Set exercise: Each line from the beginning of the data below through the line containing "import Module from 'manifold-3d';" should be repeated exactly, please.

─── Recorded information

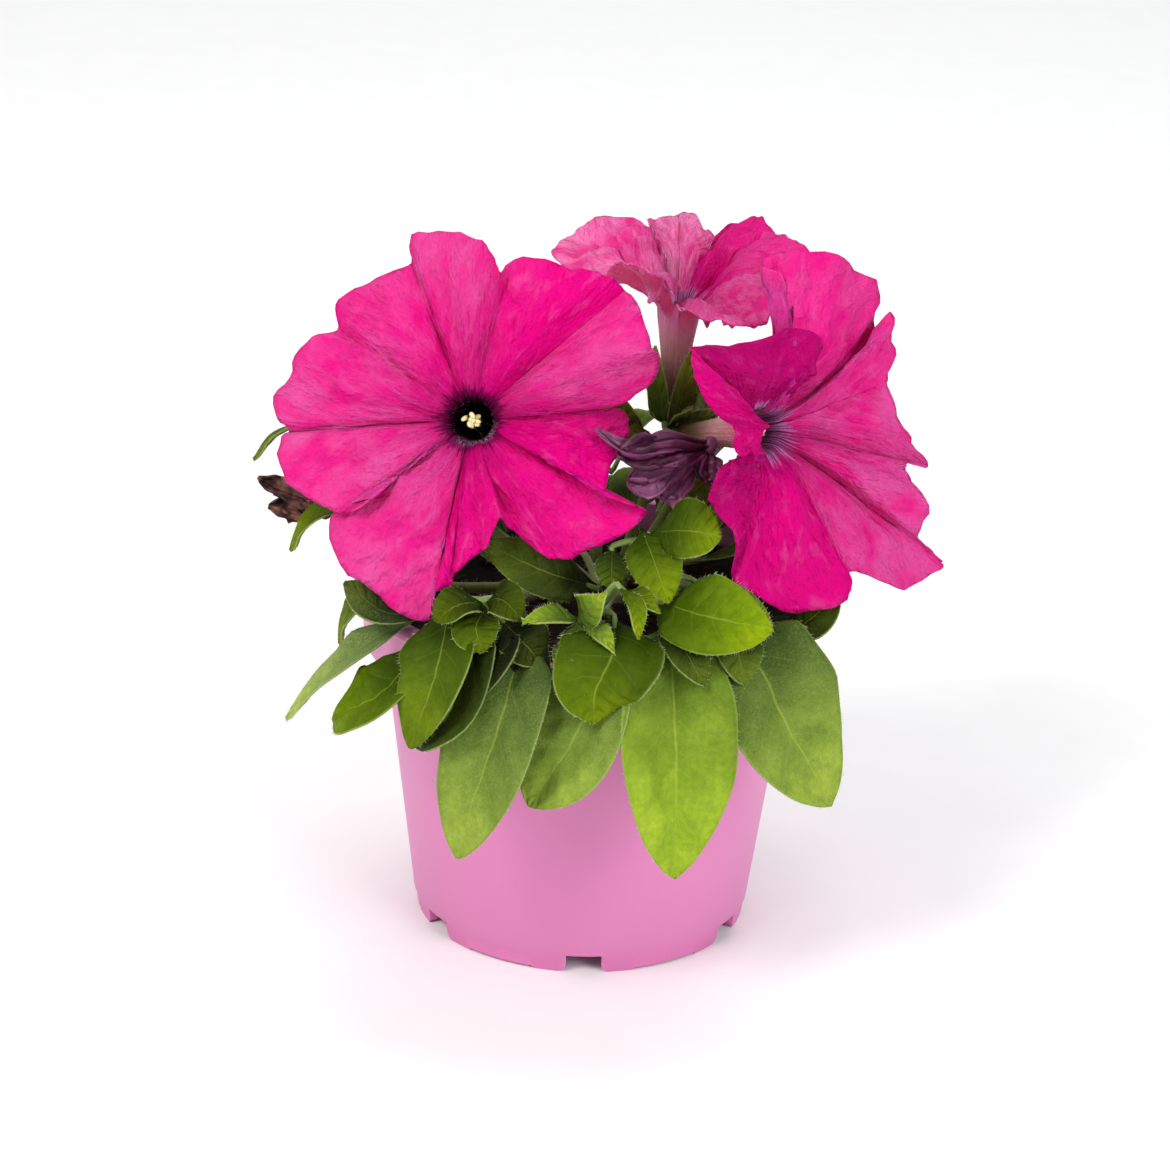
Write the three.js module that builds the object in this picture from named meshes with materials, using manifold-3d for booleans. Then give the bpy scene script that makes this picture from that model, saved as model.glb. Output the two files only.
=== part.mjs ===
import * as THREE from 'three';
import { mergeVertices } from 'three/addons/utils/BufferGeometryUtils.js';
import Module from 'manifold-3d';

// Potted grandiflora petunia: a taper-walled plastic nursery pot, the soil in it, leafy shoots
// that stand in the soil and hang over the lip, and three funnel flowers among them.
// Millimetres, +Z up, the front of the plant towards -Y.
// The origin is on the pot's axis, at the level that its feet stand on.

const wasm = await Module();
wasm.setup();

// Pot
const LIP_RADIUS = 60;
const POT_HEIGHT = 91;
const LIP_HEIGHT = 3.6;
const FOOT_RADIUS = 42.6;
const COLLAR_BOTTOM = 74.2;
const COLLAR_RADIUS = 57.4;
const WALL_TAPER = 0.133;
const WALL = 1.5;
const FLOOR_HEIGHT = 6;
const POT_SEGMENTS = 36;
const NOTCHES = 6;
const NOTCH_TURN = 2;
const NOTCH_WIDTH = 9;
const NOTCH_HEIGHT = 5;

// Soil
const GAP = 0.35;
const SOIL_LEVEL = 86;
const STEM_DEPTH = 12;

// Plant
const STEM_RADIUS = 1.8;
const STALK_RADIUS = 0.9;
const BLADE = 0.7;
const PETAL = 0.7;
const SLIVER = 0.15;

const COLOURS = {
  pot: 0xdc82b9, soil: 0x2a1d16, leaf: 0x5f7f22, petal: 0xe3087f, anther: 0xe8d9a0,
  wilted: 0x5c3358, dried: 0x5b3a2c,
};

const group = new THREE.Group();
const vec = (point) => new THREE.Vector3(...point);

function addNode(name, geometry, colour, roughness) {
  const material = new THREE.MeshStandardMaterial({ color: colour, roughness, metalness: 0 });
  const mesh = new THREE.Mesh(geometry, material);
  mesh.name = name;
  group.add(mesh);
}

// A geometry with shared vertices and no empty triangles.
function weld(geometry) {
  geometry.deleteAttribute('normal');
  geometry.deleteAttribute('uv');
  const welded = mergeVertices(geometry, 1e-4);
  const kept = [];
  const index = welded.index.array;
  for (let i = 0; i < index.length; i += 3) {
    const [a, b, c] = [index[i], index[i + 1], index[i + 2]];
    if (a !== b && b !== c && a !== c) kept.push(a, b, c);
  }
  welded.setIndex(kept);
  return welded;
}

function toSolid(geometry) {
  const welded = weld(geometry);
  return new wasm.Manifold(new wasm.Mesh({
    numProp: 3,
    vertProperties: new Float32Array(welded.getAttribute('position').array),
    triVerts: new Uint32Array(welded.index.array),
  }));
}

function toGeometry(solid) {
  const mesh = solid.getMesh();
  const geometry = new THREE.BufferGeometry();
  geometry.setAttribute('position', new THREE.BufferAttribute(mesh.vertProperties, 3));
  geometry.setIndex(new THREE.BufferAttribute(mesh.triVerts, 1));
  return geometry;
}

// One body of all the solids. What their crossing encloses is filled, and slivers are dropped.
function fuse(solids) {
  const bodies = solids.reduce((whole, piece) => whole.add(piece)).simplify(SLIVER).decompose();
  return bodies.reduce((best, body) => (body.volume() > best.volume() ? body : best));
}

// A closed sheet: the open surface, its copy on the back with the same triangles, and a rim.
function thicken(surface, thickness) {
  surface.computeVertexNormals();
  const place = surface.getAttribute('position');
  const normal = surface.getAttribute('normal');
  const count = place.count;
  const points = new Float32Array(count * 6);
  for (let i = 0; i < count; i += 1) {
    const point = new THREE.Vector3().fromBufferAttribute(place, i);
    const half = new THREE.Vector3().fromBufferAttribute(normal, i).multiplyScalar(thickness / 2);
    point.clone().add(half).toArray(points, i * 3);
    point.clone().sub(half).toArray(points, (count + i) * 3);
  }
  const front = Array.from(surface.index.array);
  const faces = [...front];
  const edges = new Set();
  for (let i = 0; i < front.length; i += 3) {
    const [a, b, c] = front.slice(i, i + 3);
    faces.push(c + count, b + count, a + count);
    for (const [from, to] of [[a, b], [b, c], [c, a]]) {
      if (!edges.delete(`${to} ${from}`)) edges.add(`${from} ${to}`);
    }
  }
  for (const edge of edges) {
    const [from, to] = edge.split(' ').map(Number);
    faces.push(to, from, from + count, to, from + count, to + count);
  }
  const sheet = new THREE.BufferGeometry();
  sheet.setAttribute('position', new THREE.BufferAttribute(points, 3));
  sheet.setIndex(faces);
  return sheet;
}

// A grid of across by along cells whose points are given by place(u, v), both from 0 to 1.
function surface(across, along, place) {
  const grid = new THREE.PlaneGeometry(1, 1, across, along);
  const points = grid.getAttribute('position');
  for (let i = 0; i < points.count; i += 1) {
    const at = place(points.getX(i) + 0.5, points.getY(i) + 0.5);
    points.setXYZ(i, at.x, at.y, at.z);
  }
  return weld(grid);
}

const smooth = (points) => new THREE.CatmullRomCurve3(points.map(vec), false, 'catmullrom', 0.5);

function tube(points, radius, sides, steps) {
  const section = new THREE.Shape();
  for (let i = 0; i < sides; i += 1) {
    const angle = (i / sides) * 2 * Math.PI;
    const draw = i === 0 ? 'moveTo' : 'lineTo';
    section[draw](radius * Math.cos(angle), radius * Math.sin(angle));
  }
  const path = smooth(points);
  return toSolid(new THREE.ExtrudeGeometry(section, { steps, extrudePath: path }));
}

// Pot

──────

Finished exercise:
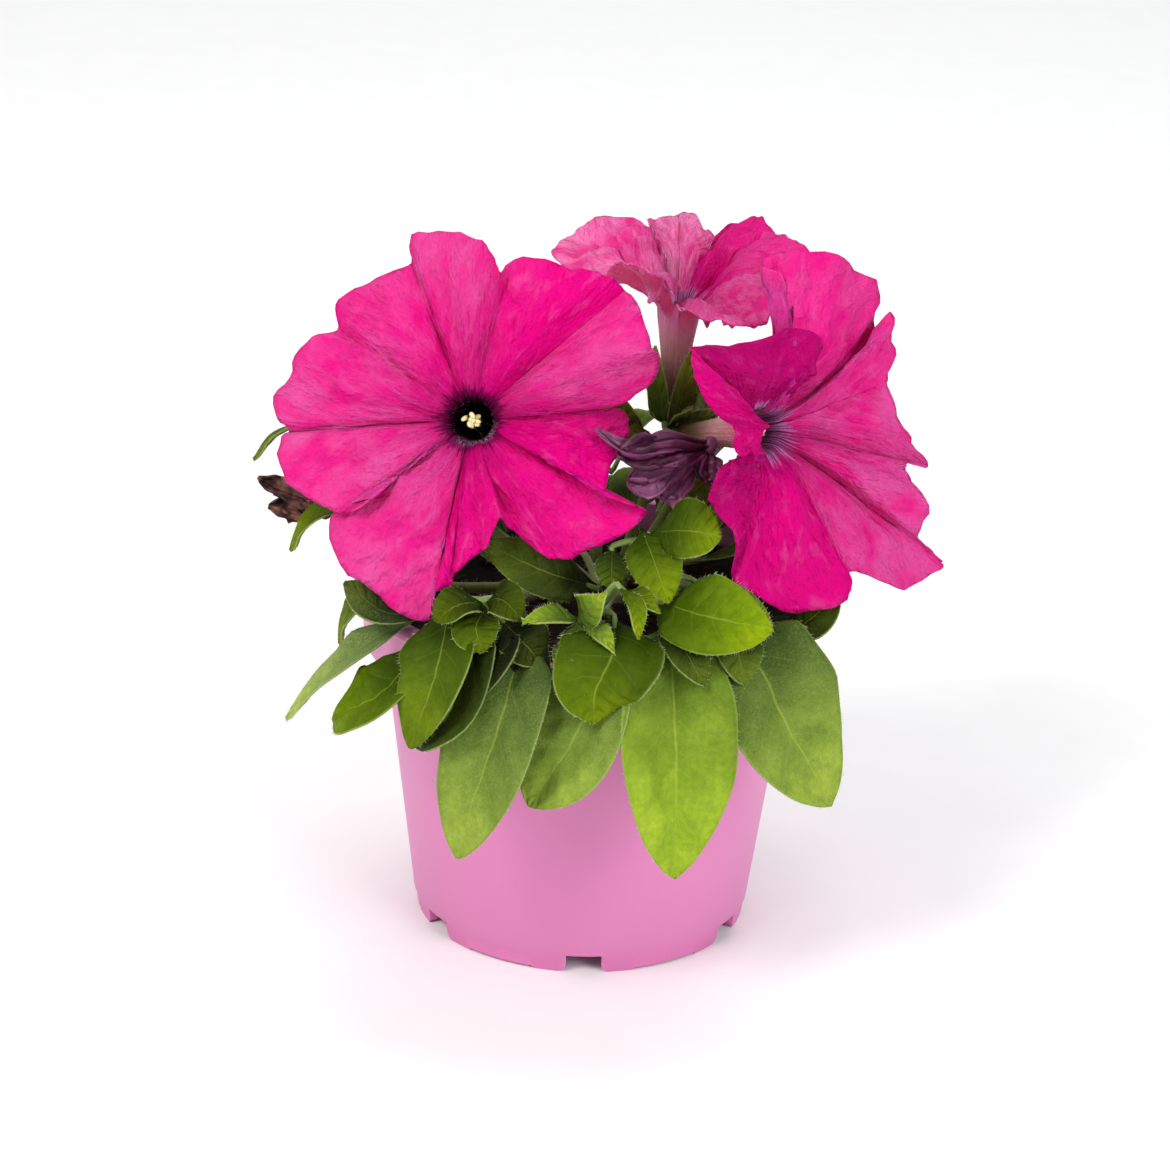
Write the three.js module that builds the object in this picture from named meshes with materials, using manifold-3d for booleans. Then give the bpy scene script that makes this picture from that model, saved as model.glb. Output the two files only.
=== part.mjs ===
import * as THREE from 'three';
import { mergeVertices } from 'three/addons/utils/BufferGeometryUtils.js';
import Module from 'manifold-3d';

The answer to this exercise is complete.